On the flanks, Sofiane Feghouli and Manuel Lanzini pushed inside towards the middle, allowing the two to demonstrate their playmaking abilities in center. The gaps on the flanks provided by the wingers cutting in where filled by the onrushing fullbacks, allowing Cresswell and Byram to utilize their attacking strengths.

The pressure from the wings allowed West Ham to control the flanks, forcing George Friend and Calum Chambers to drop back. While Boro have a tight drilled defense, they lack attacking punch without Gaston Ramirez. By controlling the wings, and the center of midfield, West Ham ensured that Alvaro Negredo would be isolated and forced to create chances for himself.

With room on the wings to bomb forward, Middlesbrough had no choice but to step back, forming a defensive shell. This could have been an issue had Patrick Bamford, or another fast striker been playing, but Alvaro Negredo simply lacks the mobility to play on the break.

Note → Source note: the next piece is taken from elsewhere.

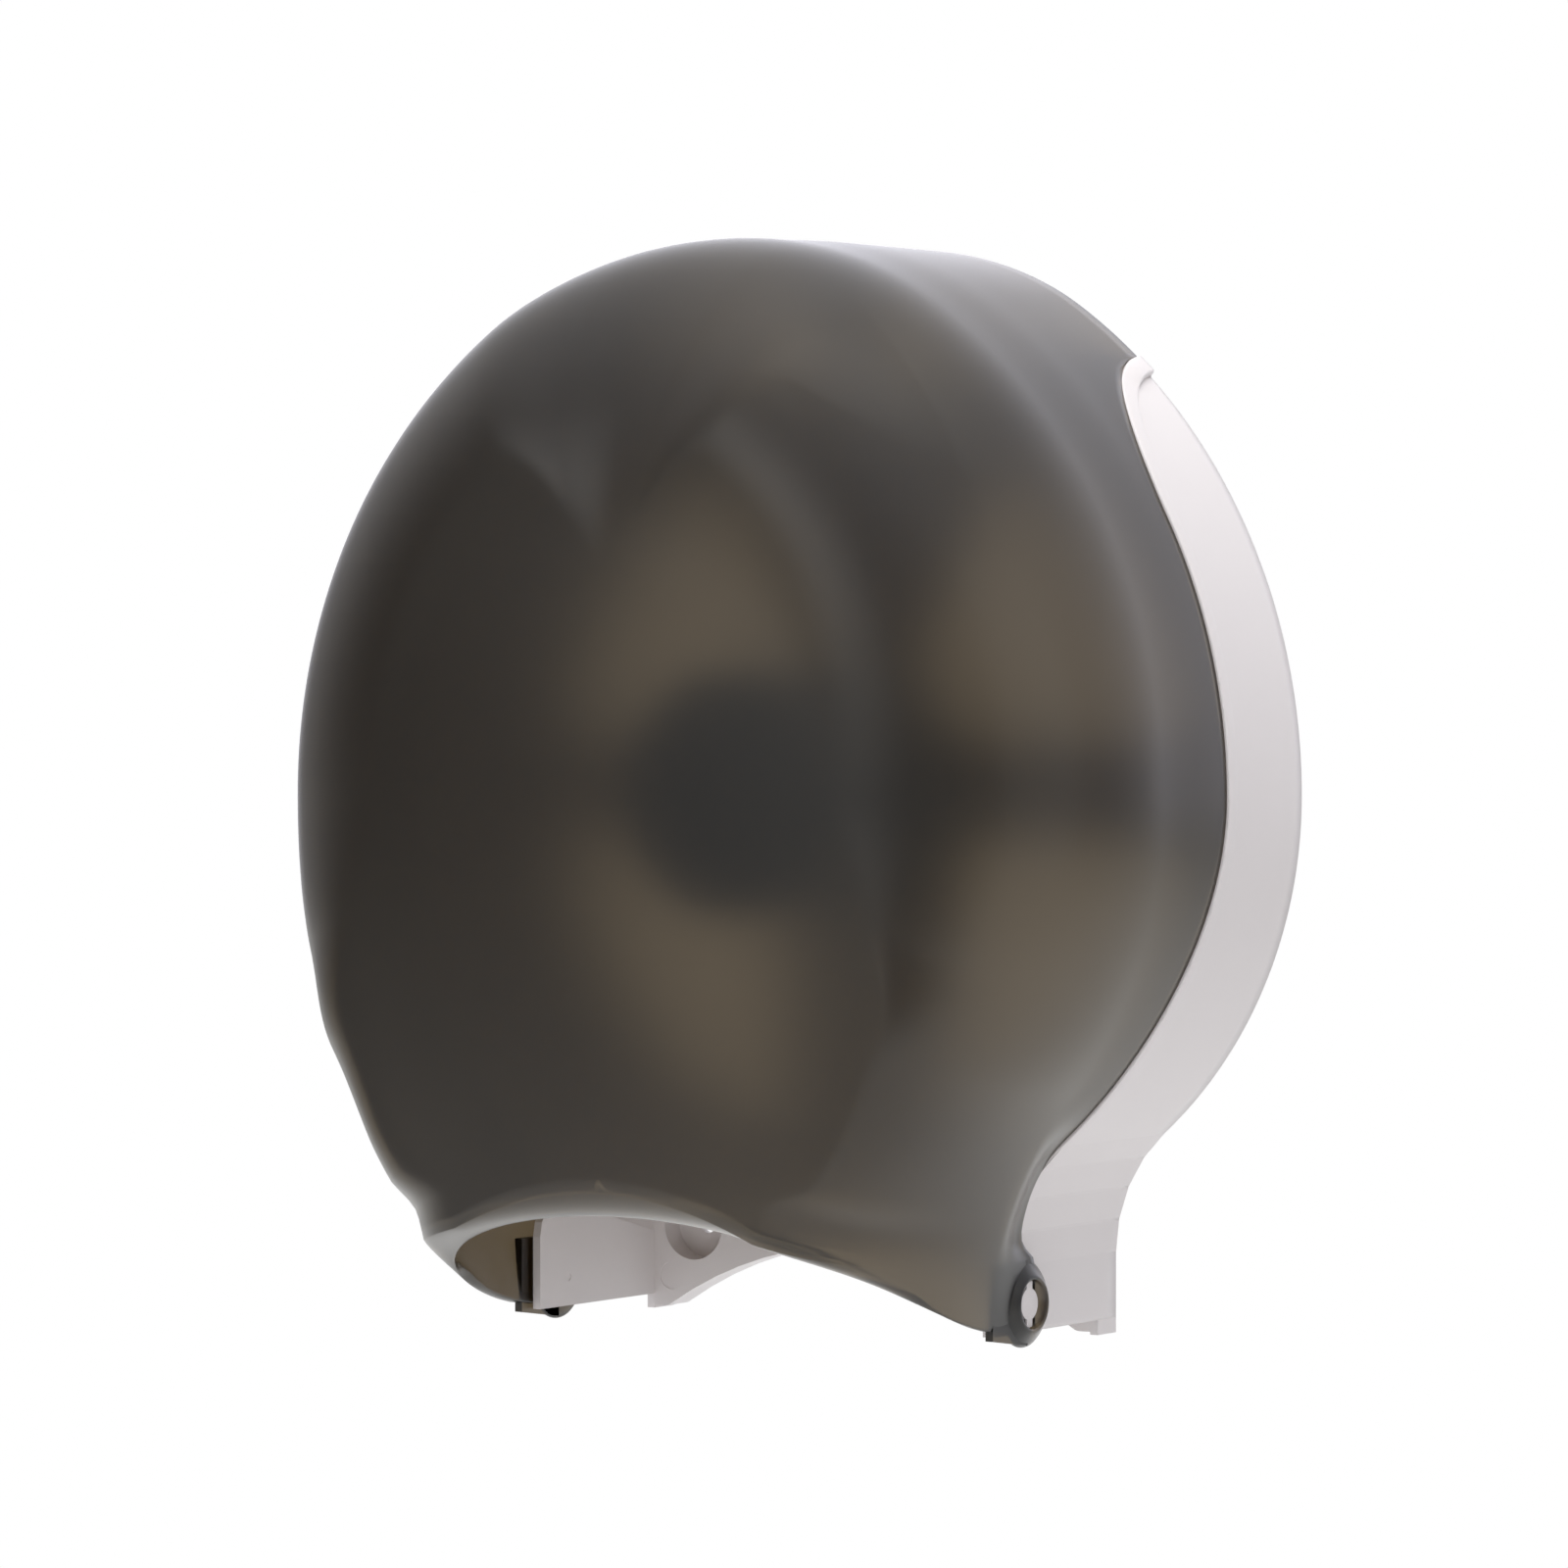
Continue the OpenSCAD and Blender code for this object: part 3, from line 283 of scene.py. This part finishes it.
# The bead: a rounded bar's profile carried along the front edge, round the upper corner and back to the wall,
# where it stands out more. It fades into the leg.
BEAD_END, BEAD_FADE, BEAD_W, BEAD_H, BEAD_R, BEAD_LAP = -124.5, 10.0, 4.45, 1.0, 0.55, 0.22
LOW_PROUD, MORE_PROUD, PROUD_FROM, PROUD_OVER = 0.8, 1.3, 10.7, 8.0
BEAD_START, LEAST_FADE, LEAST_DEPTH, ROOT, ROOT_SIDE, ROOT_IN = 2.0, 0.02, 0.05, 2.45, 1.0, 0.6
turn = np.radians(np.append(np.arange(84.8, 0, -2.5), 0))
down = np.arange(PLATE_TOP - CORNER_R - BEAD_START, BEAD_END, -STEP_Z)
line = np.concatenate([np.stack([RIM_D - CORNER_R + CORNER_R * np.cos(turn),
                                 PLATE_TOP - CORNER_R + CORNER_R * np.sin(turn)], 1),
                       np.stack([rim_at(down), down], 1)])
along = unit(np.gradient(line, axis=0))
inward = np.stack([along[:, 1], -along[:, 0]], 1)
fade = np.sqrt(np.clip((line[:, 1] - BEAD_END) / BEAD_FADE, LEAST_FADE, 1))
proud = LOW_PROUD + MORE_PROUD * (1 - ease((line[:, 0] - PROUD_FROM) / PROUD_OVER))
quarter = np.radians(np.linspace(0, 90, 6))
rise = BEAD_H - BEAD_R + BEAD_R * np.sin(quarter)
profile = [*zip(BEAD_R - BEAD_LAP - BEAD_R * np.cos(quarter), rise),
           *zip((BEAD_W - BEAD_R + BEAD_R * np.cos(quarter))[::-1], rise[::-1]),
           (BEAD_W, -ROOT_SIDE), (ROOT_IN, -ROOT), (-BEAD_LAP, -ROOT)]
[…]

Deserving of special notice is West Ham’s set-up during attacks down the left. Aaron Cresswell swept down the pitch, flying forward in attack. To make room for the Englishman, Manuel Lanzini moved inside, Andy Carroll pushed central, and Michail Antonio stepped out to the right hand side. Sofiane Feghouli checked back almost to a central midfield position, and Sam Byram held back. Angelo Ogbonna moved to a sort of left center back position, as the team transitioned to something approaching a back 3.

This setup allowed West Ham to overload Calum Chambers on Middlesbrough's right hand side, forcing midfielders to drop back, and setting the tone for the dominating display. By placing Boro on the back foot, they negated almost any attacking threat.

By forcing a midfielder to drop back in defense, West Ham not only evened out the battle in the center of the pitch by negating Boro’s man advantage, they also put an end to whatever tactics had been set up, leaving Middlesbrough instead constantly scrambling to catch up.

The lesson from this game is clear. Playing four in defense does not leave West Ham open at the back, and it improves performances across the field. With Andy Carroll back and on top form, the Iron’s look to have found the formation to stick with going forward. Upon Andre Ayew’s return, Bilic will have a hard choice to make, and in the future, a natural striker may displace Michail Antonio, but at least until the end of the season, this formation seems an adequate solution.